Le VIH est comme une boîte de conserve. À l'intérieur se dissimule un point faible que le système immunitaire des gens infectés est capable de reconnaître et d'attaquer. Le hic : le virus, conscient de cette vulnérabilité, se ferme et la garde toujours cachée.

Mais voilà qu'une équipe internationale de chercheurs, dont certains rattachés au Centre de recherche du CHUM, a montré qu'on peut ouvrir cette boîte de conserve grâce à ce que les scientifiques appellent un « ouvre-boîte moléculaire ». Cela permet d'exposer les vulnérabilités du virus au grand jour.

« Quand on fait ça, les anticorps, qui étaient incapables de faire quoi que ce soit, peuvent maintenant agir. A priori, tout serait en place pour éliminer la cellule infectée. Mais il faut rester prudent, car nous sommes encore à l'étape des travaux fondamentaux en laboratoire », dit à La Presse Andrés Finzi, l'un des auteurs de l'étude, qui est chercheur au Centre de recherche du CHUM et professeur à l'Université de Montréal.

Le fameux ouvre-boîte moléculaire capable d'ouvrir le VIH avait déjà été décrit par l'équipe dans des travaux de 2015. Il s'agit de molécules spéciales synthétisées à l'Université de Pennsylvanie et qui ressemblent aux CD4, ces cellules du système immunitaire que le VIH prend pour cible. Les chercheurs ont cette fois montré que ces molécules forcent en fait le virus à changer la configuration de son enveloppe d'une façon qui n'avait jamais été observée auparavant et qui expose ses vulnérabilités.
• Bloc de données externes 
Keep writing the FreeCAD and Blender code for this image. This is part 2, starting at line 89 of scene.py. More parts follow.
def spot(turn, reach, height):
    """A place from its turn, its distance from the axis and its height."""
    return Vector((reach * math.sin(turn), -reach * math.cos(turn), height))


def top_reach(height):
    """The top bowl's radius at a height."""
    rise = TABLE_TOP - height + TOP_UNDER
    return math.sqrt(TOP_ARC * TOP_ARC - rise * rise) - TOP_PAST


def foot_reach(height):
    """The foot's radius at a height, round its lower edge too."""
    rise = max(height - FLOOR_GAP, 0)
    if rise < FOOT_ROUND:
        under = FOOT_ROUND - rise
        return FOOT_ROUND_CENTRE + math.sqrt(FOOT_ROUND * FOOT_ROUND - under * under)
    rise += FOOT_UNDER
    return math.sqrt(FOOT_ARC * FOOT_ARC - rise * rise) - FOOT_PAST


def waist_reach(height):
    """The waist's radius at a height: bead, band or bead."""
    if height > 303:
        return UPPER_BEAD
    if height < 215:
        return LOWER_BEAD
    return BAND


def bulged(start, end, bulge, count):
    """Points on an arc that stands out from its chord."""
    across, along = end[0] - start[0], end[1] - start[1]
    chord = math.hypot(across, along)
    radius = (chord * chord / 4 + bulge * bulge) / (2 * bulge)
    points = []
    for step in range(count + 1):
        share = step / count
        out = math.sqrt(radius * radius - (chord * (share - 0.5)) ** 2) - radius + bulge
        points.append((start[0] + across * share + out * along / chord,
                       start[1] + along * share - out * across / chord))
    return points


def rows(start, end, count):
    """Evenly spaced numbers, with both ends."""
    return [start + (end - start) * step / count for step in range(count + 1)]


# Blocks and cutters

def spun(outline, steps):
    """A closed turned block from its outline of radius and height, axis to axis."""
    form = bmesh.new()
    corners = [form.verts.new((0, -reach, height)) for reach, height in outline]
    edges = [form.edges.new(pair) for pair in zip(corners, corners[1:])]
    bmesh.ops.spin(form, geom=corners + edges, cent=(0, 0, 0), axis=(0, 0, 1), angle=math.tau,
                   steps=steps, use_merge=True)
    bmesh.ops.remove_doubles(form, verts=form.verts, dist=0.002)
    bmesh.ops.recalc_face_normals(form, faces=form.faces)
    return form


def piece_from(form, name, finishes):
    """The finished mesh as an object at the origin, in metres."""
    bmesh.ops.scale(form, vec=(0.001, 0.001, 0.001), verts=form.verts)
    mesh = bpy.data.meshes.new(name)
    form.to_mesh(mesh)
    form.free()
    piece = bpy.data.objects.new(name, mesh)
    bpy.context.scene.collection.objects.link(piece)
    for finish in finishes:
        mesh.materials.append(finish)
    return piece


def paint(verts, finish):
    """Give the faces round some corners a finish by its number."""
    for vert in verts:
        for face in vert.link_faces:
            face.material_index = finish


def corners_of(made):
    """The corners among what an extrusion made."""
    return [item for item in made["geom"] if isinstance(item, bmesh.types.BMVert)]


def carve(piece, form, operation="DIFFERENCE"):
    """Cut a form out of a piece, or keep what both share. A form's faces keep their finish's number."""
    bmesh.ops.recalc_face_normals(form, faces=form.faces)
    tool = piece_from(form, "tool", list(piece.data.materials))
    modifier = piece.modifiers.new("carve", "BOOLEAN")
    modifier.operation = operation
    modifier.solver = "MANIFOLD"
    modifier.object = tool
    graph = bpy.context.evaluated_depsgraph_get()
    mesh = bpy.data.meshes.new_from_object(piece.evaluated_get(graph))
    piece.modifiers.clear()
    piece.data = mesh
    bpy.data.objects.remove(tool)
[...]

« C'est une configuration de l'enveloppe que le virus ne veut pas montrer, mais qu'on peut forcer », explique Andrés Finzi. En utilisant du sérum provenant de personnes infectées par le VIH, l'équipe a montré que leurs anticorps peuvent reconnaître une cellule infectée par le VIH lorsque l'enveloppe du virus se trouve sous cette forme. Ces anticorps sont même en mesure d'éliminer cette cellule infectée par un processus appelé « cytotoxicité à médiation cellulaire dépendante des anticorps ». L'approche ne fonctionne pas avec le sérum de personnes qui n'ont jamais été infectées.
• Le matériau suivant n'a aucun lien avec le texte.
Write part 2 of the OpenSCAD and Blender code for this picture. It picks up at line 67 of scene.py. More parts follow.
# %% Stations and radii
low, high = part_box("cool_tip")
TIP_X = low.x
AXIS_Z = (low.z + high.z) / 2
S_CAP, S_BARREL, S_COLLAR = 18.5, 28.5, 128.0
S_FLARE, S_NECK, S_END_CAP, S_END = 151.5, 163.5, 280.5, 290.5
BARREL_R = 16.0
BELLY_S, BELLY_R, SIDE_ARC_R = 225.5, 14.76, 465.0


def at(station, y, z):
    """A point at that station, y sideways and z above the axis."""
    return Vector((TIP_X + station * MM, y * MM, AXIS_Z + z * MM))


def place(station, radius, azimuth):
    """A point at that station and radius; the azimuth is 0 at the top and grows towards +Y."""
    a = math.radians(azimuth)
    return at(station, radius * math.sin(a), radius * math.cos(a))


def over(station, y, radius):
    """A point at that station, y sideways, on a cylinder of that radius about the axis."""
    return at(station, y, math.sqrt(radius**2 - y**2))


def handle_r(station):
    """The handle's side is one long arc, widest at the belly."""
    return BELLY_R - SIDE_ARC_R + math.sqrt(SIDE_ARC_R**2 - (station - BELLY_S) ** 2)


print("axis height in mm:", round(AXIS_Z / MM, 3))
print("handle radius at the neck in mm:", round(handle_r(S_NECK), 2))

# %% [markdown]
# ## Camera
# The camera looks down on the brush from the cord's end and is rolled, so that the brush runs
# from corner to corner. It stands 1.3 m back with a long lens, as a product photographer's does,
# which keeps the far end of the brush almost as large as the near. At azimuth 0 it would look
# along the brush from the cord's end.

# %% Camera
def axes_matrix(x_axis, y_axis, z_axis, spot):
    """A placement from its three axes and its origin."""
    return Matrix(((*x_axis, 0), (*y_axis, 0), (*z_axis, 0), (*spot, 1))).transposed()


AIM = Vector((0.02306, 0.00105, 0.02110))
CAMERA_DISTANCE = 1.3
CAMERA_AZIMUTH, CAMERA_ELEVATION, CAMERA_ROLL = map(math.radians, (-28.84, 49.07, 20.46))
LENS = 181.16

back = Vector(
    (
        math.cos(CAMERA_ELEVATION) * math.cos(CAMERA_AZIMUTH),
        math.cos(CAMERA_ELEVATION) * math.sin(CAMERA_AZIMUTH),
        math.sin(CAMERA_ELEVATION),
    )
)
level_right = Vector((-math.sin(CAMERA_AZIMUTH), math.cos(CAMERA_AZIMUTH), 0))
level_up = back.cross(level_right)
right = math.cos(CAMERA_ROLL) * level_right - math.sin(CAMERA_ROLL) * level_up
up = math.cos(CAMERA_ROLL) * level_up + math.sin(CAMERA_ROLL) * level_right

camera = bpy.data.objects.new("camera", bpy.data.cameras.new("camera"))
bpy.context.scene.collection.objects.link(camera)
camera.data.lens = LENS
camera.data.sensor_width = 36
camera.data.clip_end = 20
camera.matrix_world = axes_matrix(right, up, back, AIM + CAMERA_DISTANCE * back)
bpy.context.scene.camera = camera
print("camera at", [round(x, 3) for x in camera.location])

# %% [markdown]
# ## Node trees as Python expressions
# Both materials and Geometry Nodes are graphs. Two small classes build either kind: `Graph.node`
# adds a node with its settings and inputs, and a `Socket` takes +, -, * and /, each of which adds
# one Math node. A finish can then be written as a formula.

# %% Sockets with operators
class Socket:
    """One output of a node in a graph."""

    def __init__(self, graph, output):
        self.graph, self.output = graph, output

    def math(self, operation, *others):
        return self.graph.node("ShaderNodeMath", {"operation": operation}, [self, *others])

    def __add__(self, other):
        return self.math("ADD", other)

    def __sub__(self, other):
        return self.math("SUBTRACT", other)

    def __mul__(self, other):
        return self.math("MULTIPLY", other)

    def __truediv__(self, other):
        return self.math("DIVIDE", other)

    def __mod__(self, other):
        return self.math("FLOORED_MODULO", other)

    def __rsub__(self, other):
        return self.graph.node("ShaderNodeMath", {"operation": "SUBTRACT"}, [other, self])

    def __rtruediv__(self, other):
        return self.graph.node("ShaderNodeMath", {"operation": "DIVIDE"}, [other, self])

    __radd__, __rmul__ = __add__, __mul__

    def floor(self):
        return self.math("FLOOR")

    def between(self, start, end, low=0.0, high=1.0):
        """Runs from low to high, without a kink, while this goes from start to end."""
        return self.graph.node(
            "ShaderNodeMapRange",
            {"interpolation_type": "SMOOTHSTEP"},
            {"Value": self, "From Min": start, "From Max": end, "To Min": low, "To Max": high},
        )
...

Pour la première fois, l'équipe est aussi parvenue à cartographier la vulnérabilité se cachant à l'intérieur du VIH grâce à des outils sophistiqués d'imagerie.

« On savait qu'il y avait une clé, une vulnérabilité cachée par le VIH. Mais de quoi avait-elle l'air ? C'est ce qu'on voulait savoir et c'est la nouveauté de ce papier », explique Andrés Finzi à propos de l'article scientifique décrivant les travaux et publié dans le journal Cell Host & Microbe.

Le rêve de l'équipe est maintenant de transformer ces fameux ouvre-boîtes moléculaires en médicaments. En les administrant à un patient, on forcerait le VIH à exposer ses vulnérabilités, ce qui permettrait au système immunitaire de le repérer et de l'attaquer. L'avantage est que les vulnérabilités en question restent intactes quand le virus mute, ce qui fournirait un angle d'attaque constant malgré l'incroyable pouvoir de mutation du VIH.  

L'équipe vient d'obtenir du financement pour tester le concept sur les animaux. Il reste toutefois bien du boulot avant d'en arriver à un éventuel traitement basé sur cette approche. Il faut aussi garder en tête que le VIH, incroyablement habile, a déjoué bien des espoirs par le passé. Mais s'ils sont encore loin d'avoir remporté la guerre contre le VIH, les chercheurs se réjouissent d'y avoir découvert un rare point faible et d'avoir passé le mot à toute la communauté scientifique. On peut maintenant parier que bien des équipes dans le monde tenteront d'en profiter.